Return only the stretch of the material below that begins with the line containing "Recreate this object" and ends with the line containing "REAR_AXLE_Y = FRONT_AXLE_Y + WHEELBASE", exactly; both of those lines belong to it.

Object modeling scripts:
- - -
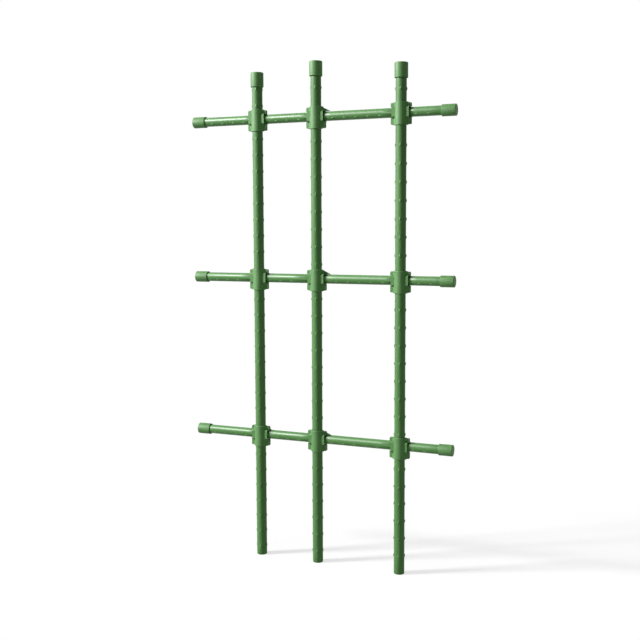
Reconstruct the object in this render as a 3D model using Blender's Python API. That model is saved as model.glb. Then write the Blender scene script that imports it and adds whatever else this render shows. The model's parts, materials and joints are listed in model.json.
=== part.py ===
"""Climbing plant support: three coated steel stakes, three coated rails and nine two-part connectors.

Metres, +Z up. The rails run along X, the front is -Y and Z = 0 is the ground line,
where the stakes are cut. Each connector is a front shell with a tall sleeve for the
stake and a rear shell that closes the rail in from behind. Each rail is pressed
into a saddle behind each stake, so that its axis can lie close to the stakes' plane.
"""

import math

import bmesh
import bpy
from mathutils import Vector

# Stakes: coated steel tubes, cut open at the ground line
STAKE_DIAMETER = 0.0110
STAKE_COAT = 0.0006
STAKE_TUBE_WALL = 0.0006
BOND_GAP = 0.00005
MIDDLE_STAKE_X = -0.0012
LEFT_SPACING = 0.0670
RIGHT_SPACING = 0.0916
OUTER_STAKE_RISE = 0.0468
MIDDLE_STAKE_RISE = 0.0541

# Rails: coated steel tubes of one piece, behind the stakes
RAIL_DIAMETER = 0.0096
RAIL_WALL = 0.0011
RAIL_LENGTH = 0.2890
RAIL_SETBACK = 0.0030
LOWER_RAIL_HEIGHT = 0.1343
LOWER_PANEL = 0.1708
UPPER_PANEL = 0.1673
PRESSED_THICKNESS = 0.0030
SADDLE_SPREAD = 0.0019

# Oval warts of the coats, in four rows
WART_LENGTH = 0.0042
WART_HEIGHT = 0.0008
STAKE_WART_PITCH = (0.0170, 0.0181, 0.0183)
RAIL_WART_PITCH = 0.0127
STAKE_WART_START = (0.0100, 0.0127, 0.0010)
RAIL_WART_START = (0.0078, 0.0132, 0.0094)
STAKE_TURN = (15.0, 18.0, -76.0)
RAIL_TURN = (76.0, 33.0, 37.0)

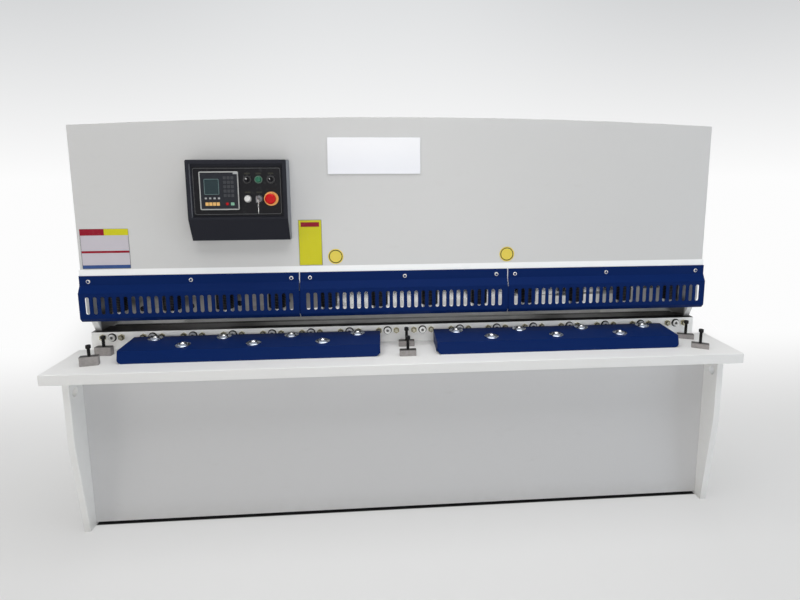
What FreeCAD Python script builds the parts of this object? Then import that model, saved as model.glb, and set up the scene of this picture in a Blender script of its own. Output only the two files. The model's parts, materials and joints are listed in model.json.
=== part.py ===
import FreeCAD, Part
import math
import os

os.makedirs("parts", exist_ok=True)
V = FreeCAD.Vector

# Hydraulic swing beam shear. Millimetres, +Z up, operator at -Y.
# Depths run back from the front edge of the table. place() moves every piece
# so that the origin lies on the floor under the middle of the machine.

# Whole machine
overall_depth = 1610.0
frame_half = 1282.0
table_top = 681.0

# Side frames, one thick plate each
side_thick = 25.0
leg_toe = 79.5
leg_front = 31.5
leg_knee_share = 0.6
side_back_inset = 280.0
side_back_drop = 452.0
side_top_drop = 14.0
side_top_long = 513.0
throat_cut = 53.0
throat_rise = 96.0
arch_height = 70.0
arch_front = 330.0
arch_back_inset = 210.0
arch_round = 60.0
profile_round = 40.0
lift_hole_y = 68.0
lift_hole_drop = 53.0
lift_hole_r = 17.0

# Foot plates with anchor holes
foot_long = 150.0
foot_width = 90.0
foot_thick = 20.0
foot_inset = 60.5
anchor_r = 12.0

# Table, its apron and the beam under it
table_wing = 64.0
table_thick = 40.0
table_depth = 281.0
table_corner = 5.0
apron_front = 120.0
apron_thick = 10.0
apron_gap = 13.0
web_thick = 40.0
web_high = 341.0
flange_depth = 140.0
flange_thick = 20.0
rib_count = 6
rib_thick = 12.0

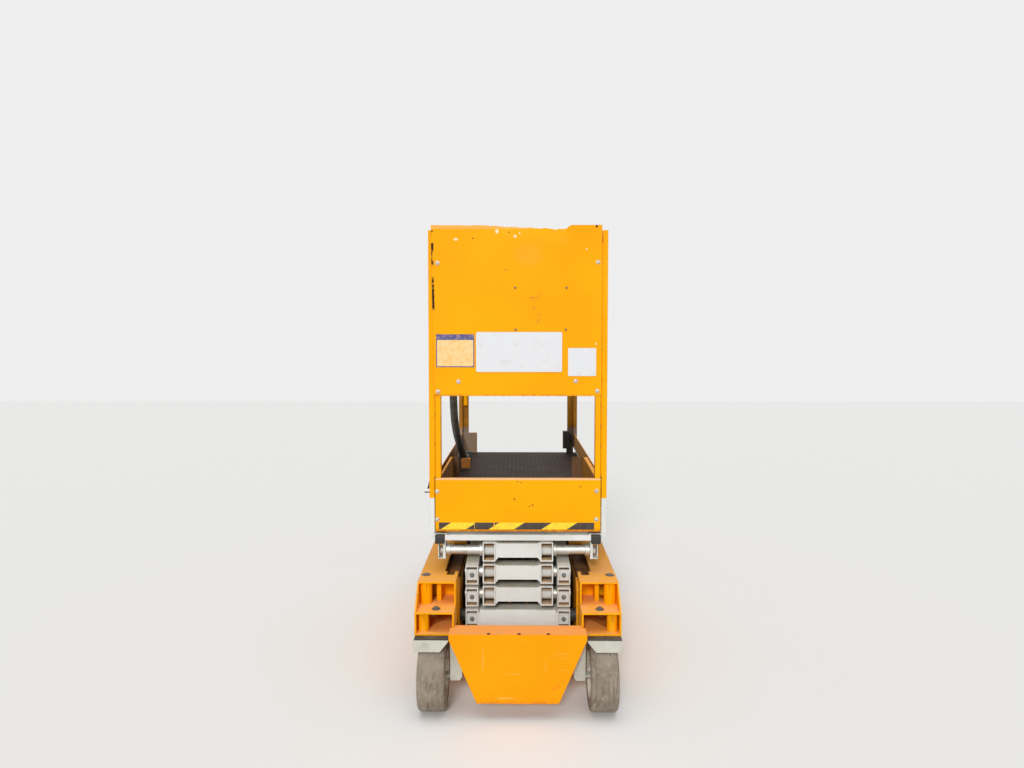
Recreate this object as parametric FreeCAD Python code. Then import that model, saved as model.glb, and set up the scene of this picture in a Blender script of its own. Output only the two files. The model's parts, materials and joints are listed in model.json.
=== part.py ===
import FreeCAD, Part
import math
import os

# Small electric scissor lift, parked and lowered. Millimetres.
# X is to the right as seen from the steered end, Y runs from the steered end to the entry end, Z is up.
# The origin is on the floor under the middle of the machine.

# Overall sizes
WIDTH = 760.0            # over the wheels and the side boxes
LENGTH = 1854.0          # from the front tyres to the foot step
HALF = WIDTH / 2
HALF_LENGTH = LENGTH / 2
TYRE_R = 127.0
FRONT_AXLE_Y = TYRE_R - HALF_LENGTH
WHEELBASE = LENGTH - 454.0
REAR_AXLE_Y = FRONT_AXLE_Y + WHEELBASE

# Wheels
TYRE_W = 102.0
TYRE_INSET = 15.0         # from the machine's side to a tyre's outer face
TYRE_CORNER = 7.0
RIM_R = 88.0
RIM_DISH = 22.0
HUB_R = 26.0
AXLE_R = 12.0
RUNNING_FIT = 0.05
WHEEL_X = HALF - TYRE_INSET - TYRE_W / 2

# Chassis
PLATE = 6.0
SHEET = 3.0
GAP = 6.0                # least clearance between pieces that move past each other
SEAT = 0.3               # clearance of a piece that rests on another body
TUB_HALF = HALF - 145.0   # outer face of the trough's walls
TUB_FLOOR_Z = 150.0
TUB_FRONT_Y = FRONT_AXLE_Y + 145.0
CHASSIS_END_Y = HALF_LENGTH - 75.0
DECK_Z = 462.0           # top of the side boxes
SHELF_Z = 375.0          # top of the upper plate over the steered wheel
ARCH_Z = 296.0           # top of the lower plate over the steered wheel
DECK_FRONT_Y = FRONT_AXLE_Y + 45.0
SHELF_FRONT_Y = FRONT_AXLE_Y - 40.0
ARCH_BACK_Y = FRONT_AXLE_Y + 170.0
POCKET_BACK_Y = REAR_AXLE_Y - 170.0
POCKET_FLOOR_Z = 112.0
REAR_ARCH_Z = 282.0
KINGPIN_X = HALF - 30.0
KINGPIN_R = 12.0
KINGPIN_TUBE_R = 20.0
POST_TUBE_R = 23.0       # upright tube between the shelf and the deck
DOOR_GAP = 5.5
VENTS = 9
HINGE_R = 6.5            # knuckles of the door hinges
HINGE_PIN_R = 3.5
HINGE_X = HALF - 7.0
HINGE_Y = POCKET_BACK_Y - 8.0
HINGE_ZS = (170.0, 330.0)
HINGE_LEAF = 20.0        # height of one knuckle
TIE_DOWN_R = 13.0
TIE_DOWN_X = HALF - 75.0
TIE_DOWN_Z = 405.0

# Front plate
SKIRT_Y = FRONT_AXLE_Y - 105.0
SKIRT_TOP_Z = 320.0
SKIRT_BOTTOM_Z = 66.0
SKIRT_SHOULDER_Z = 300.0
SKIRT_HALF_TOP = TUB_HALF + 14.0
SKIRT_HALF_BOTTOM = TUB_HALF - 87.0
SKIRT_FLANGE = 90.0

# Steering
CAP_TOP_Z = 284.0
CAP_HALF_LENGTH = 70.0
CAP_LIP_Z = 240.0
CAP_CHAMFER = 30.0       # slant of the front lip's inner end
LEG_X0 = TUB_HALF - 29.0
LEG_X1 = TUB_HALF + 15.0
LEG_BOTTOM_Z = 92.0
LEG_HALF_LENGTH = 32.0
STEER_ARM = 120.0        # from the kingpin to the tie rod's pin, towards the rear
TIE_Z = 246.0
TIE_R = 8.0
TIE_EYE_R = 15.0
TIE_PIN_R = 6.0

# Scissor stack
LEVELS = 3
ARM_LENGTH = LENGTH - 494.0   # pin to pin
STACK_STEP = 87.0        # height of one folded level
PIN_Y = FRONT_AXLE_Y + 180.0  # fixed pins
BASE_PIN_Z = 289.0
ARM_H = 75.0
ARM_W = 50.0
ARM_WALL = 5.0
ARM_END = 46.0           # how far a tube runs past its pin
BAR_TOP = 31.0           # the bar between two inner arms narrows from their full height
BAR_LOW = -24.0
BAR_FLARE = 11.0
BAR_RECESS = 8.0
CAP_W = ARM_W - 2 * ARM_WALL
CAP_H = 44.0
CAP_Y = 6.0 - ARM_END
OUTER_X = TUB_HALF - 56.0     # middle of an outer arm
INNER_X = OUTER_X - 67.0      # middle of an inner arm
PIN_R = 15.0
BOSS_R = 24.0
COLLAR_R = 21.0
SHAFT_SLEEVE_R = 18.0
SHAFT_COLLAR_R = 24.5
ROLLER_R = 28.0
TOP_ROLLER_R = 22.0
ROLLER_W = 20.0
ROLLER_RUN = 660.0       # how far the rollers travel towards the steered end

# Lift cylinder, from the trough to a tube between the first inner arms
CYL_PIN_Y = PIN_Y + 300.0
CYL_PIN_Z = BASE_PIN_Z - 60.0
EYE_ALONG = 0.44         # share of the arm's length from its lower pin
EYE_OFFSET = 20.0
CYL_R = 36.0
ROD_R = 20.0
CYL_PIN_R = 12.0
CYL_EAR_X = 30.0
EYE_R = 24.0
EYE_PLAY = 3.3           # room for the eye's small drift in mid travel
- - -
PROBLEM SOLUTION:
Recreate this object as parametric FreeCAD Python code. Then import that model, saved as model.glb, and set up the scene of this picture in a Blender script of its own. Output only the two files. The model's parts, materials and joints are listed in model.json.
=== part.py ===
import FreeCAD, Part
import math
import os

# Small electric scissor lift, parked and lowered. Millimetres.
# X is to the right as seen from the steered end, Y runs from the steered end to the entry end, Z is up.
# The origin is on the floor under the middle of the machine.

# Overall sizes
WIDTH = 760.0            # over the wheels and the side boxes
LENGTH = 1854.0          # from the front tyres to the foot step
HALF = WIDTH / 2
HALF_LENGTH = LENGTH / 2
TYRE_R = 127.0
FRONT_AXLE_Y = TYRE_R - HALF_LENGTH
WHEELBASE = LENGTH - 454.0
REAR_AXLE_Y = FRONT_AXLE_Y + WHEELBASE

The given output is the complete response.